Floyd L. Davidson wrote:
ehsjr wrote:

wrote:

ehsjr wrote:


wrote:

The L and the C don't care about your
DC offset, so you must still think of the signal as AC in order to
understand their behavior. They don't care that the overall signal
doesn't reverse polarity, they only care that derivative of voltage
with respect to time is non-zero.


Er - there are cases where the L will be saturated by
the DC component.

Ed


That's about the same as pointing out that some capacitors
are polarity sensitive, and will effectively be a short
if the polarity is wrong. It's true, but does not enter
into the problem at this point.


What you are suggesting is a good issue to keep in mind for
the real
world (and one I had overlooked).
However, what you have actually said is not true.
An inductance - a specific element we both referred to as L -
will not
saturate.

You mentioned the behavior of L and C, which refers to the


Inductors saturate. Inductance doesn't.

Behavior refers to the way the component performs.
Inductance as a property - see the definition, #1 - does not
perform or saturate. Inductance as a component - see the
definition, #2 - performs, and can saturate.

snip


What I referred to is a circuit element that can saturate, as per
the definition for inductance.

http://dictionary.reference.com/search?q=inductance
"1. The property of an electric circuit by which an
electromotive force is induced in it as the result of a changing
magnetic flux.
2. A circuit element, typically a conducting coil, in which
electromotive force is generated by electromagnetic induction."

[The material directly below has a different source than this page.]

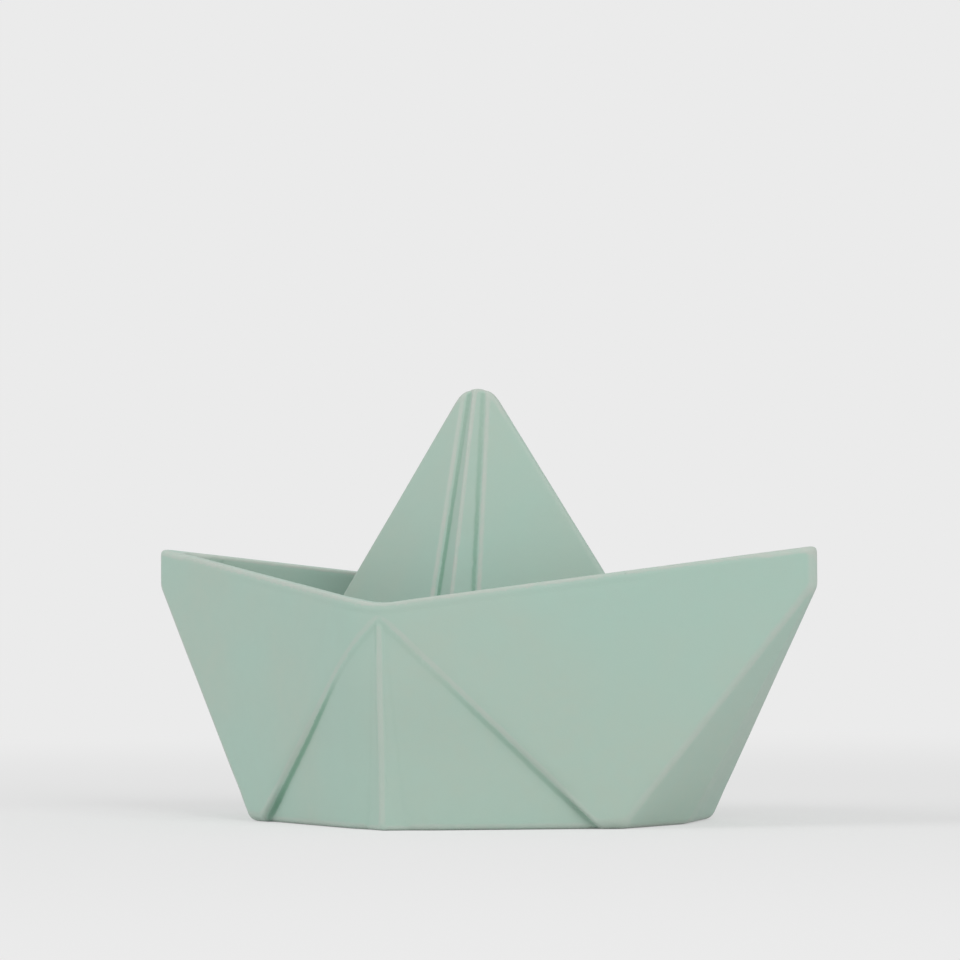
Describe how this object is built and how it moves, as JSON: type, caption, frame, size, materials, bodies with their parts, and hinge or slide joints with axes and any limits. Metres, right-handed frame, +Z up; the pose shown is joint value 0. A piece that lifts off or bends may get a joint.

A circuit element, not a component device.

Try reading the definition, where it says "typically a conducting
coil". What circuit element do you have in mind that is not a
component but in which electromotive force is generated by
electromagnetic induction?

snip



But saturation has nothing to do with the inductance.

Huh? The inductance of a coil lowers as the current through
it drives it into saturation.

snip

After the
right inductance is calculated, then a specific device has to be
chosen, and *that* is when saturation has to be considered. So
do physical size, mounting style, insulation, and perhaps other
parameters too, none of which are related to the original
"inductance" problem.


Very specifically for the op's question,
the possibility of saturation *must* be considered, even though
the question did not include the word inductor. I think those
rules, or whatever you call them, are not correct.


Could be! I don't remember the OP's question... :-)


Maybe you should re-read it.

Ed